The Census for Cuddington from 1841 to 1891
2000/5 pp4–5
The Census for Cuddington from 1841 to 1891
The Cuddington census covers the 50 years from 1841 to 1891 and illustrates graphically the change that took place in the area in that period. In those 50 years the number of households living in Cuddington rose from 27 to 78. The number of heads of households in agricultural employment remained fairly steady at an average of 15 per census, but the number of heads who were financially independent, or were professionally employed, rose from 2 in 1841 to 30 in 1891.
This increase was principally due to the coming of the railway and the construction of Worcester Park station in 1859. This sparked off the construction of substantial detached houses along what is now The Avenue and nearby roads. It is not easy to pinpoint the exact position of some of these properties as very few road names are given in the censuses. However, the 1866 OS map shows about a dozen new homes along The Avenue, and these increased in number during the following 15 years. These homes were built specifically to enable well-to-do families to organise the maintenance of their houses with only a few servants and to be able to accommodate them within the confines of the home. The increase in this sort of accommodation was more pronounced at the northern Worcester Park end of Cuddington before 1891.
There was one outstanding family throughout the 50 years, and that was the Farmers at what is now known as Nonsuch Mansion. In 1841 William Francis Farmer, then 29, lived there with his wife, Matilda, 3 children, 11 living-in servants and a number of outdoor staff in separate accommodation. Ten years later they had seven children at home and employed 17 indoor servants. William died in 1860, aged 48. At the 1861 Census the house was occupied by a John Sim, wood broker, and his family, but the estate passed that year to Captain William Robert Farmer who was there until the 1891 Census, with his wife Charlotte, his single daughter Alice, and a complement of indoor servants that fluctuated from 13 to 16 in number. We know from other records that William died in 1910 and his daughter, Alice, who had married a Col. Colborne, died in 1936. A year later the Mansion and Park were bought jointly by London County Council, Surrey County Council, Sutton & Cheam Corporation and Epsom & Ewell Corporation and were opened to the public.

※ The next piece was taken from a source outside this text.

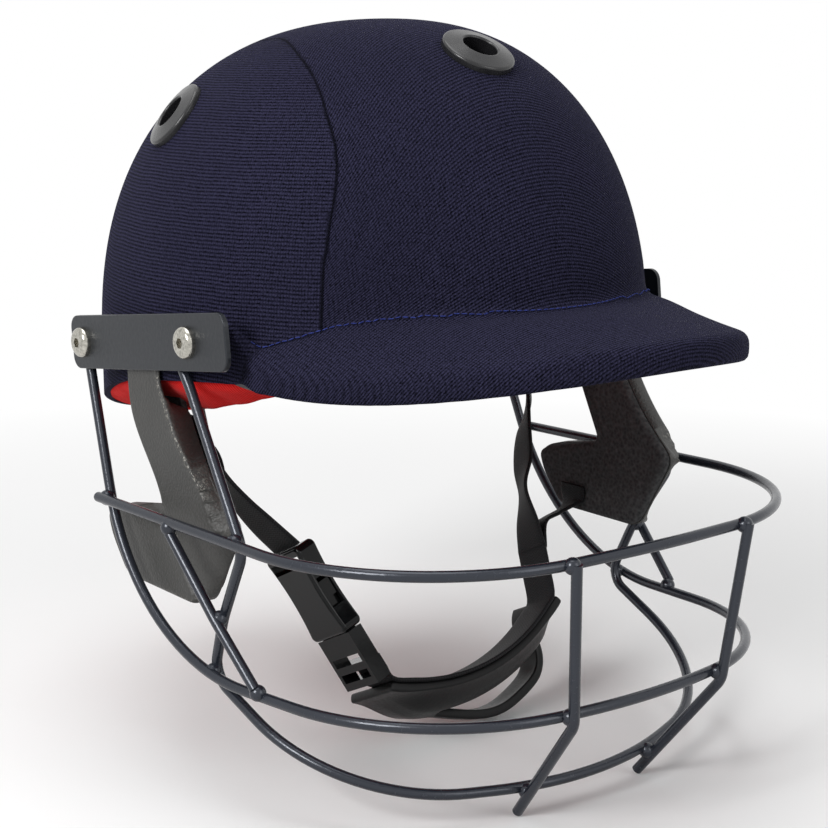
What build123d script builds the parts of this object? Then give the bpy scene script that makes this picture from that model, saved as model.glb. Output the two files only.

Little had changed by the 1861 Census, but in 1871 the picture was quite different. There were now 57 households living in Cuddington, an increase of 35 from 1861. There were now about 15 affluent families living in the Worcester Park end of the parish, including solicitors, architects, a dentist, various merchants, and a Lieutenant Colonel Charles Abdy of the Indian Army (no known relation of our Secretary). There were also two private schools – one the ‘Ladies’ School’ under sisters Jane and Eliza Turk, which had 31 boarding pupils, whose ages ranged from 6 to 17 years, and the other the ‘Gentlemen’s School’ under James Clutterbuck. He had 5 boarding pupils aged 12–15.
By 1881 there were 76 households in Cuddington and the number of well-to-do families with servants had almost doubled. A number of the owners were proud to give the names of their properties. The ‘Ladies’ School’ was now called Lansdowne College and was still under the aegis of Jane Turk. James Clutterbuck was no longer mentioned, but there was another school called St. John’s College with 6 boarders under the control of Marie Robson.
At the other end of the social spectrum there were 3 families who had to sleep in barns – John Brown, his wife and 5 children, Henry Oliver and his wife and George Pink, his wife and lodger. It is probably that these were itinerant agricultural labourers who were employed on a temporary basis.
Finally, in 1891, the pattern is maintained with 78 households. The only school now listed is called the Centre School at Worcester Park under its principal Elizabeth Walsh. She had 38 girl pupils aged between 15 and 20 years. One householder of interest at the Worcester Park end was Auriol Barker, 41, solicitor, who gave his name to the sixteen-acre Auriol Park.
In Banstead Road a large house named Shalimar had been erected and was occupied by Edward Hart, an accountant, his family and 5 indoor servants. Associated with this mansion was a lodge for the head gardener and two garden cottages for the under gardener and coachman. There is no mention of anyone living in barns in this census.
As with Ewell, the Cuddington area changed in those 50 years from a mainly agricultural community to one with many middle-class professional people with servants – one step on the road to the residential area we have today.